While she was in the front office, Gethings stopped to greet four of those newcomers, brand new immigrants who were taking a tour of the school.
“Later on, we are going to use buses” to travel home, their tour guide and teacher explained to them.
This year, the newcomers are separated into their own classrooms. Right now, they have two classrooms, for grades K to 4 and 5 to 8. Students who showed up at Michelle Norwood’s newcomer class Wednesday hail from Madagascar, Congo, Iraq, Jordan and China. Another 11 kindergarteners are set to join the mix on Friday.
Students will learn academic subjects in their classrooms, then join their mainstreamed peers for art, music, lunch and gym. So far, 39 newcomers have joined the school. Some will graduate from the program and join mainstream classes throughout the year; meanwhile others will arrive. Gethings said she expects five to seven new immigrants to show up every month throughout the year, which may necessitate a third classroom.
In her travels through the school, Gethings kept a cheery emphasis on law and order: Walking in a straight line, not straggling in the hallway, and wearing uniforms.
Inside the classrooms, Gethings handed out gold stars to every class in which all students were dressed in uniform.
In another classroom, she sought to ease test anxiety that was already emerging on Day One.
“How is 4th grade?” she asked.
“Scary,” replied one student.
“Because you don’t know how you’re going to do on the CMTs this year,” said the student, referring to the Connecticut Mastery Test (which the district will likely toss out in favor of new tests aligned to the Common Core State Standards).
Gethings told the student to have fun reading and not to worry about the tests.

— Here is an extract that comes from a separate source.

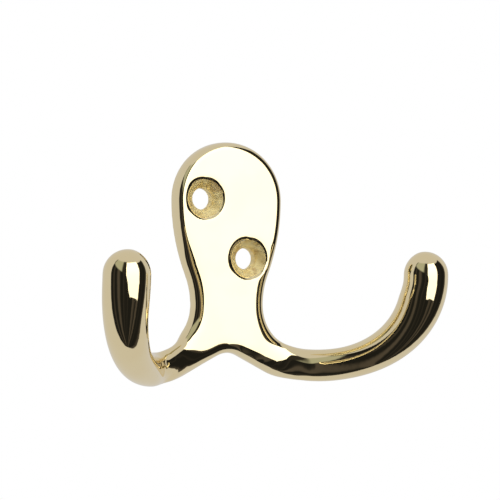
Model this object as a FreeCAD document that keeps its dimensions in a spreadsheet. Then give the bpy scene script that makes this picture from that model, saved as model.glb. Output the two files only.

In a 7th grade reading class, teacher Mnikesa Whitaker was leading kids through a class theme song about bravery. Whitaker said the 7th grade is the quietest she’s seen. Gethings replied that they likely wouldn’t be quiet for long.
After making her rounds, Gethings sat down for the first time all morning. She picked up a bus list and focused on the next task: How to make sure all her new charges made it home safely at the end of the day.